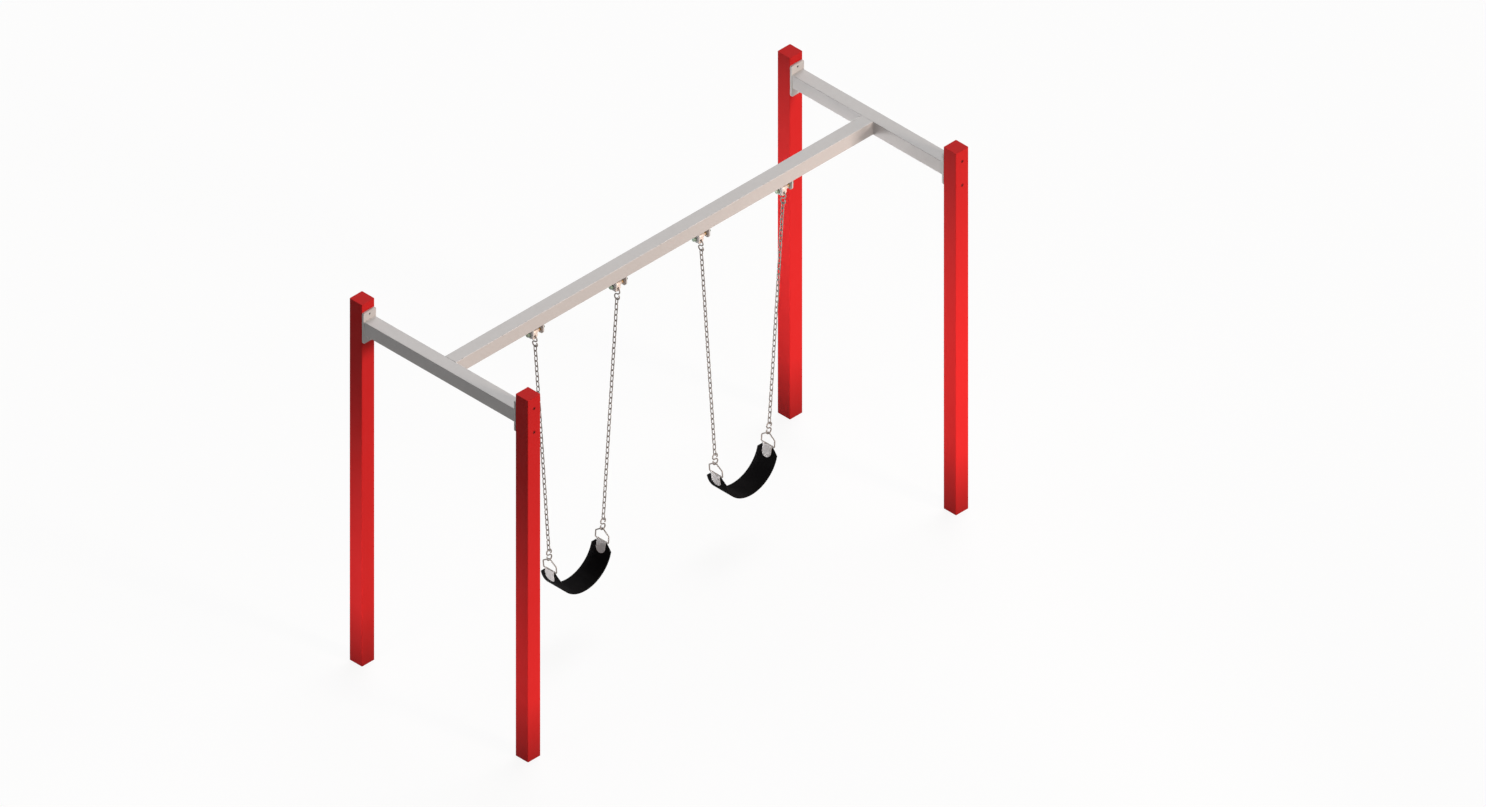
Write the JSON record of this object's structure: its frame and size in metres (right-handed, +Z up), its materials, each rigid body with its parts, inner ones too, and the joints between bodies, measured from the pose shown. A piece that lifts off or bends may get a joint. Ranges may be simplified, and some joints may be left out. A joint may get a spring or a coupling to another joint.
{
  "type": "swing frame",
  "caption": "Steel swing frame: square posts joined by end rails, a main beam between the rails, and belt seats hung on chains under the beam.",
  "frame": {"origin": "on the ground, under the middle of the main beam", "axes": "+X along the main beam, +Y from the front to the rear, +Z up"},
  "size_m": [3.524, 1.428, 2.5033],
  "materials": {
    "red_paint": "red powder coat, satin",
    "galvanised_tube": "hot-dip galvanised, dull",
    "zinc_fasteners": "yellow-green passivated zinc",
    "bronze_bush": "plain sintered bronze",
    "swivel_steel": "bright plated",
    "wire_steel": "galvanised chain and wire, dull",
    "clamp_steel": "pressed strip, zinc plated",
    "black_rubber": "black moulded rubber, fine lengthwise texture"
  },
  "bodies": {
    "frame": {"post_left_front": "red_paint", "post_cap_left_front": "red_paint", "rail_bolt_left_front_lower": "red_paint", "rail_bolt_left_front_upper": "red_paint", "post_left_rear": "red_paint", "post_cap_left_rear": "red_paint", "rail_bolt_left_rear_lower": "red_paint", "rail_bolt_left_rear_upper": "red_paint", "post_right_front": "red_paint", "post_cap_right_front": "red_paint", "rail_bolt_right_front_lower": "red_paint", "rail_bolt_right_front_upper": "red_paint", "post_right_rear": "red_paint", "post_cap_right_rear": "red_paint", "rail_bolt_right_rear_lower": "red_paint", "rail_bolt_right_rear_upper": "red_paint", "end_rail_left": "galvanised_tube", "beam_screw_left": "zinc_fasteners", "end_rail_right": "galvanised_tube", "beam_screw_right": "zinc_fasteners", "main_beam": "galvanised_tube", "hanger_bracket_1": "galvanised_tube", "hanger_bolt_1": "zinc_fasteners", "hanger_bracket_2": "galvanised_tube", "hanger_bolt_2": "zinc_fasteners", "hanger_bracket_3": "galvanised_tube", "hanger_bolt_3": "zinc_fasteners", "hanger_bracket_4": "galvanised_tube", "hanger_bolt_4": "zinc_fasteners"},
    "left_swing": {"hanger_bush_1": "bronze_bush", "hanger_swivel_1": "swivel_steel", "upper_hook_1": "wire_steel", "chain_1": "wire_steel", "lower_hook_1": "wire_steel", "hanger_bush_2": "bronze_bush", "hanger_swivel_2": "swivel_steel", "upper_hook_2": "wire_steel", "chain_2": "wire_steel", "lower_hook_2": "wire_steel"},
    "left_seat": {"seat_belt_left": "black_rubber", "seat_ring_1": "wire_steel", "seat_clamp_1": "clamp_steel", "seat_ring_2": "wire_steel", "seat_clamp_2": "clamp_steel"},
    "right_swing": {"hanger_bush_3": "bronze_bush", "hanger_swivel_3": "swivel_steel", "upper_hook_3": "wire_steel", "chain_3": "wire_steel", "lower_hook_3": "wire_steel", "hanger_bush_4": "bronze_bush", "hanger_swivel_4": "swivel_steel", "upper_hook_4": "wire_steel", "chain_4": "wire_steel", "lower_hook_4": "wire_steel"},
    "right_seat": {"seat_belt_right": "black_rubber", "seat_ring_3": "wire_steel", "seat_clamp_3": "clamp_steel", "seat_ring_4": "wire_steel", "seat_clamp_4": "clamp_steel"}
  },
  "joints": [
    {"name": "left_swing_hinge", "type": "hinge", "parent": "frame", "child": "left_swing", "pos_m": [-0.664, 0, 2.248], "axis": [1, 0, 0], "range_deg": [-75, 75]},
    {"name": "left_seat_tilt", "type": "hinge", "parent": "left_swing", "child": "left_seat", "pos_m": [-0.664, 0, 0.60396], "axis": [1, 0, 0], "range_deg": [-60, 60]},
    {"name": "right_swing_hinge", "type": "hinge", "parent": "frame", "child": "right_swing", "pos_m": [0.664, 0, 2.248], "axis": [1, 0, 0], "range_deg": [-75, 75]},
    {"name": "right_seat_tilt", "type": "hinge", "parent": "right_swing", "child": "right_seat", "pos_m": [0.664, 0, 0.60396], "axis": [1, 0, 0], "range_deg": [-60, 60]}
  ]
}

####

The answer is the number of lines in the preceding material that hold "bodies"; write that number and nothing else.

2